道の駅が「犯行拠点」に…車中泊で窃盗57件、容疑の親子を追送検 日中に現場下見、深夜「転圧機」など盗む
工事現場から転圧機など小型建設機械を盗んだとして、埼玉県警捜査3課と熊谷、秩父、児玉、寄居署の合同捜査班は23日、窃盗の疑いで、いずれも住所不定、無職の男(50)と長男(22)、次男(21)=いずれも窃盗罪で公判中=をさいたま地検熊谷支部に追送検した。県警はこれまで県内22市町村などで窃盗事件57件(被害総額約1700万円相当)を確認。うち48件(同約1420万円相当)を追送検し捜査を終結した。

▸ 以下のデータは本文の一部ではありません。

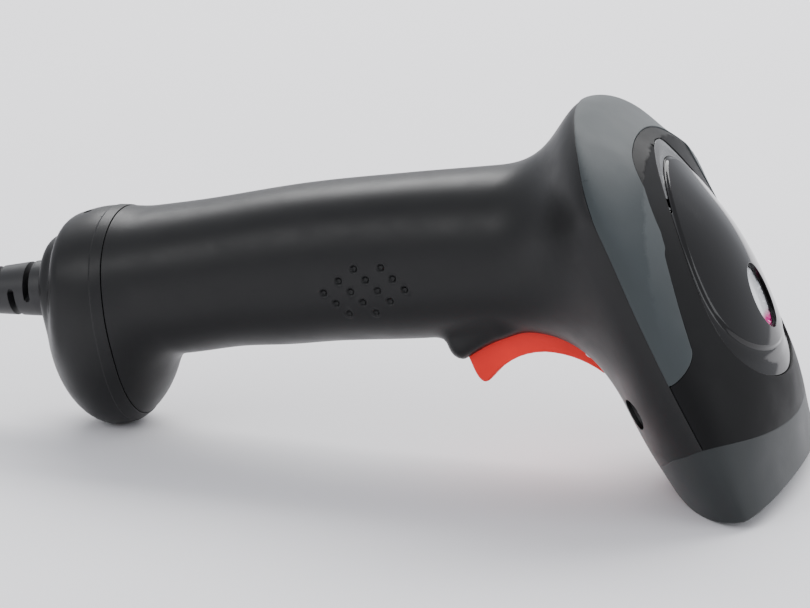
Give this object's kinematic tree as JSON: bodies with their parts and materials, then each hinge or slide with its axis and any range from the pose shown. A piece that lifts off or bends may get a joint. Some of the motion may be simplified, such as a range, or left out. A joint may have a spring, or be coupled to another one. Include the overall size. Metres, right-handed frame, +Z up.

追送検容疑は共謀の上、昨年5月19日~今年4月7日、埼玉、群馬県内の建設工事現場等44カ所で、転圧機など168点(計約1420万円相当)を窃取した疑い。
捜査3課によると、3人は明るい時間帯に県北西部や群馬南部を車両で走りながら転圧機や発電機が置かれている造成工事現場や基礎工事中の現場を確認。主に道の駅で時間をつぶし、午後11~午前2時ごろ、狙いを定めた場所で犯行を繰り返していた。昨年5月からの約1年間で秩父や深谷など県北中心に県内11市10町1村など57件に上った。
犯行時は2人が実行役で、1人が車内や現場近くで見張り役をしていたという。盗み出した転圧機などの小型建設機械は次男名義の車に積み込み、県内の中古買い取り業者に売却。約280万円の現金に換えていて、3人は車上生活を送りながら、この現金を生活費やパチンコ、スロット代に費やしていた。
3人は容疑を認め、工事現場を狙った理由について、深夜に必ず作業員が不在になったり、防犯カメラの設置がほとんどないこと、転圧機などの建設機械はほぼ防犯対策がされておらず地面に置かれている点を挙げているという。
■「犯人捕まり安心」道の駅はなぞの
親子が車を止めて寝泊まりをしていた「道の駅はなぞの」(深谷市小前田)の従業員で、男を目撃していた男性(33)は「長時間の駐車で車の中も見えない状況で不気味だったが犯人が捕まって安心した」と語った。
3月ごろ、数日間止まったままになっている車両を認知。その後男が同駅の店舗を訪れ「車が故障しているので置かせてほしい」と申し出てきたという。「その時はごく普通の客に見えたが、実際に犯行の拠点になっていたと分かり恐怖心はあった」と振り返る。
同駅の駐車場はドライバーなどの休憩場所として24時間開放されているが、車中泊は推奨していない。同駅では駐車車両監視の強化など、犯罪を起こさせない環境づくりに注力する方針だという。